## Begin Data lines

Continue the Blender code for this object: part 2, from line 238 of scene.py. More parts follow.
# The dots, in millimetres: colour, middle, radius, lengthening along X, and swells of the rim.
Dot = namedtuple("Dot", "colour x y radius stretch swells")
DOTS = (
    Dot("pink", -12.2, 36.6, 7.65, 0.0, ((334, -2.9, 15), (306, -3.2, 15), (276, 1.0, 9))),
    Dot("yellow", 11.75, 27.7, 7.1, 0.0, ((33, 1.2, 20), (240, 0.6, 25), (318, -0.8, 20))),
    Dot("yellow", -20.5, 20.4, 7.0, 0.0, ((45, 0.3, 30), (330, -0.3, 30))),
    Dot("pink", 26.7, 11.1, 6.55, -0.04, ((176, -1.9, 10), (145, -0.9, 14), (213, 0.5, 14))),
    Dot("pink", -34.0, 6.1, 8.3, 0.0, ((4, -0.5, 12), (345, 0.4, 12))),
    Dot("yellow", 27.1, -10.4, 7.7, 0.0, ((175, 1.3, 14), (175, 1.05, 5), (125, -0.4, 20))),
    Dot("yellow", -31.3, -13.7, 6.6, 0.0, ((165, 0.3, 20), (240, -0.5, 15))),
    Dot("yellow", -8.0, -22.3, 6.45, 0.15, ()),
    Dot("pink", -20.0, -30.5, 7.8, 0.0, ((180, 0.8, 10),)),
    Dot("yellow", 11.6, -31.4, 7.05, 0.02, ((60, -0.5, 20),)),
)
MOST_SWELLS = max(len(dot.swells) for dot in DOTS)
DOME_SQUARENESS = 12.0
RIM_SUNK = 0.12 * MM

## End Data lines

→ **Exercise brief**
Your task is to quote the listing above word for word.

→ **Exercise output**
Continue the Blender code for this object: part 2, from line 238 of scene.py. More parts follow.
# The dots, in millimetres: colour, middle, radius, lengthening along X, and swells of the rim.
Dot = namedtuple("Dot", "colour x y radius stretch swells")
DOTS = (
    Dot("pink", -12.2, 36.6, 7.65, 0.0, ((334, -2.9, 15), (306, -3.2, 15), (276, 1.0, 9))),
    Dot("yellow", 11.75, 27.7, 7.1, 0.0, ((33, 1.2, 20), (240, 0.6, 25), (318, -0.8, 20))),
    Dot("yellow", -20.5, 20.4, 7.0, 0.0, ((45, 0.3, 30), (330, -0.3, 30))),
    Dot("pink", 26.7, 11.1, 6.55, -0.04, ((176, -1.9, 10), (145, -0.9, 14), (213, 0.5, 14))),
    Dot("pink", -34.0, 6.1, 8.3, 0.0, ((4, -0.5, 12), (345, 0.4, 12))),
    Dot("yellow", 27.1, -10.4, 7.7, 0.0, ((175, 1.3, 14), (175, 1.05, 5), (125, -0.4, 20))),
    Dot("yellow", -31.3, -13.7, 6.6, 0.0, ((165, 0.3, 20), (240, -0.5, 15))),
    Dot("yellow", -8.0, -22.3, 6.45, 0.15, ()),
    Dot("pink", -20.0, -30.5, 7.8, 0.0, ((180, 0.8, 10),)),
    Dot("yellow", 11.6, -31.4, 7.05, 0.02, ((60, -0.5, 20),)),
)
MOST_SWELLS = max(len(dot.swells) for dot in DOTS)
DOME_SQUARENESS = 12.0
RIM_SUNK = 0.12 * MM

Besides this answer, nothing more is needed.